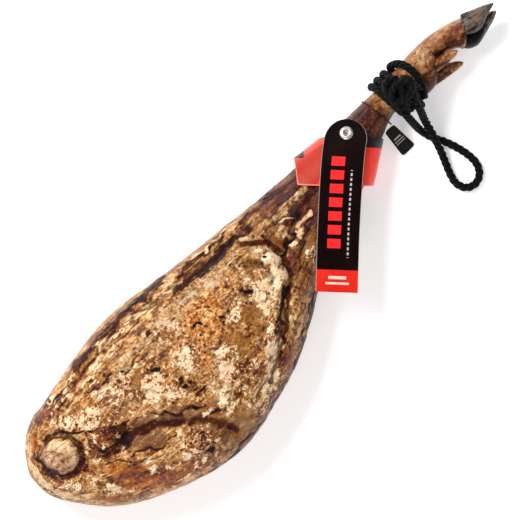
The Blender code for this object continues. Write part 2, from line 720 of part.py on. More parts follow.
def collar_edges(angle):
    """Where the band starts and ends along the shank at that angle round it, from foot to top."""
    top, _ = skin_on_line(COLLAR_TOP_LINE, angle)
    foot, y_foot = skin_on_line(COLLAR_FOOT_LINE, angle)
    foot = max(foot, y_foot + COLLAR_CORNER_X)
    under = max(0.0, -math.sin(angle))
    left = max(0.0, math.cos(angle)) ** 6
    right = max(0.0, -math.cos(angle)) ** 4
    tongue = TONGUE_REACH * math.exp(-((angle - TONGUE_ANGLE) / TONGUE_WIDTH) ** 2)
    foot += under * COLLAR_FOOT_UNDER + right * COLLAR_FOOT_RIGHT
    return foot, top - left * COLLAR_TOP_LEFT - under * COLLAR_TOP_UNDER + tongue


def collar_clear(angle, share):
    """How far the band stands off the skin, from its foot at share 0 to its top at share 1."""
    left = max(0.0, math.cos(angle)) ** 4
    right = max(0.0, -math.cos(angle)) ** 4
    out_left, out_right = (foot + (top - foot) * share for foot, top in (COLLAR_LEFT_CLEAR, COLLAR_RIGHT_CLEAR))
    return COLLAR_CLEAR + left * out_left + right * out_right


def collar(into, cutter):
    """A thin band that stands clear of the shank, more so at its sides."""
    points = []
    for k in range(COLLAR_SIDES):
        angle = 2 * math.pi * k / COLLAR_SIDES
        foot, top = collar_edges(angle)
        for share in COLLAR_ROWS:
            point = around_ankle(foot + (top - foot) * share, angle, collar_clear(angle, share))
            points.append(under_label(point))
    faces = []
    high = len(COLLAR_ROWS)
    for k in range(COLLAR_SIDES):
        after = (k + 1) % COLLAR_SIDES
        for row in range(high - 1):
            faces.append((k * high + row, after * high + row, after * high + row + 1, k * high + row + 1))
    band = add_object("collar", mesh_from("collar", points, faces), "collar", into)
    thick(band, COLLAR_THICK)
    boolean(band, "DIFFERENCE", cutter)


def under_label(point):
    """The point, lifted where it is close to the stud, to lie flat under the label."""
    stud_middle, after = label_frame(STUD_FROM_TOP)[0], label_frame(STUD_FROM_TOP + STUD_SPAN)[0]
    along = (after - stud_middle) / np.linalg.norm((after - stud_middle)[:2])
    away = point - stud_middle
    level = stud_middle[2] + along[2] * np.dot(away[:2], along[:2])
    level -= (LABEL_THICK + COLLAR_THICK) / 2 + 2 * GAP
    if point[2] < UNDER_LABEL_ABOVE:
        return point
    near = math.exp(-(np.linalg.norm(away[:2]) / UNDER_LABEL_REACH) ** 4)
    return np.array([point[0], point[1], point[2] + near * (level - point[2])])


def main():
    clear_scene()
    whole = collection("cured_ham")
    cutters = collection("cutters")
    lobes = collection("lobes")
    leg = add_object("ham", leg_skin(), "ham", whole)
    for side in ("near", "far"):
        dewclaw_lobe(side, lobes)
        dewclaw_horn(side, whole)
        claw(side, whole)
    boolean(leg, "UNION", group=lobes)
    rope(whole, cutters)
    seal_cord(whole)
    seal_tag(whole)
    hole = stud_hole(cutters)
    label(whole, hole)
    collar(whole, hole)
    stud(whole)


main()
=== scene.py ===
# Cured ham: the looks of the leg, rope, seal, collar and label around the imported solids.
#
# Places on the ham's shown face are given as photo pixels (520 by 520) and turned into the part's
# frame by plan(). All other sizes are in millimetres until a mesh is made, where MM scales them.

import functools
import math

import bmesh
import bpy
import numpy as np
from mathutils import Matrix, Vector, noise


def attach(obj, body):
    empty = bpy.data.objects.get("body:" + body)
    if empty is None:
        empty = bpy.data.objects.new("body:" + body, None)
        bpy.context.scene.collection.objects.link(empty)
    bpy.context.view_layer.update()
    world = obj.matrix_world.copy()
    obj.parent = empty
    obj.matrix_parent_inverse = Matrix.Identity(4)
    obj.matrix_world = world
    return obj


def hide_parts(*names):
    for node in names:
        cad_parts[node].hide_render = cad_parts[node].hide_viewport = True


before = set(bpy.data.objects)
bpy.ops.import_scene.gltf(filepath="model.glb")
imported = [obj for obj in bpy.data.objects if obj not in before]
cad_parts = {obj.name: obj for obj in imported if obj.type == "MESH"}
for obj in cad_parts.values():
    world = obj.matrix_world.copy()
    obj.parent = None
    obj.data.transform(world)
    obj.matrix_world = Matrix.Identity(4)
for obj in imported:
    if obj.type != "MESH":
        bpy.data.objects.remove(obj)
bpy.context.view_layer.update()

MM = 0.001

# The photo's pixels against the part: the hip end's pixel, the leg's direction and the pixel's size.
PHOTO_START = (28.0, 470.0)
PHOTO_ALONG = (0.71013, -0.70407)
PHOTO_ACROSS = (0.70407, 0.71013)
PIXEL = 1.2121
PHOTO_MIDDLE_ALONG = 328.0
PHOTO_MIDDLE_ACROSS = 41.7
PHOTO_SIDE = 520

# Camera, in metres and the sensor in millimetres
CAMERA_HEIGHT = 6.0
CAMERA_FOCUS_LEVEL = 0.055
CAMERA_REACH = 50.0
SENSOR = 36.0

# Lights: place and size in metres, power and colour
KEY_LIGHT = ((-0.1, 1.5, 1.9), 1.1, 66, (1.0, 0.985, 0.96))
FILL_LIGHT = ((-1.5, -1.0, 1.5), 1.6, 20, (1, 1, 1))
HORIZON_LIGHT = 0.9
ZENITH_LIGHT = 0.12

# Floor
FLOOR_HALF_SIDE = 3000.0
FLOOR_GREY = (0.9, 0.9, 0.9, 1)
FLOOR_WHITE = (0.93, 0.93, 0.93, 1)
FLOOR_GLOW = 0.4

# Edges that turn more than this stay sharp.
SHARP_ANGLE = math.radians(50)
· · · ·
→ Exercise details
Output the section opening with the line that has "seal_cord(whole)" and closing with the line that has "obj.parent = None". Keep both end lines and leave out the rest.

→ Reply to the task
    seal_cord(whole)
    seal_tag(whole)
    hole = stud_hole(cutters)
    label(whole, hole)
    collar(whole, hole)
    stud(whole)


main()
=== scene.py ===
# Cured ham: the looks of the leg, rope, seal, collar and label around the imported solids.
#
# Places on the ham's shown face are given as photo pixels (520 by 520) and turned into the part's
# frame by plan(). All other sizes are in millimetres until a mesh is made, where MM scales them.

import functools
import math

import bmesh
import bpy
import numpy as np
from mathutils import Matrix, Vector, noise


def attach(obj, body):
    empty = bpy.data.objects.get("body:" + body)
    if empty is None:
        empty = bpy.data.objects.new("body:" + body, None)
        bpy.context.scene.collection.objects.link(empty)
    bpy.context.view_layer.update()
    world = obj.matrix_world.copy()
    obj.parent = empty
    obj.matrix_parent_inverse = Matrix.Identity(4)
    obj.matrix_world = world
    return obj


def hide_parts(*names):
    for node in names:
        cad_parts[node].hide_render = cad_parts[node].hide_viewport = True


before = set(bpy.data.objects)
bpy.ops.import_scene.gltf(filepath="model.glb")
imported = [obj for obj in bpy.data.objects if obj not in before]
cad_parts = {obj.name: obj for obj in imported if obj.type == "MESH"}
for obj in cad_parts.values():
    world = obj.matrix_world.copy()
    obj.parent = None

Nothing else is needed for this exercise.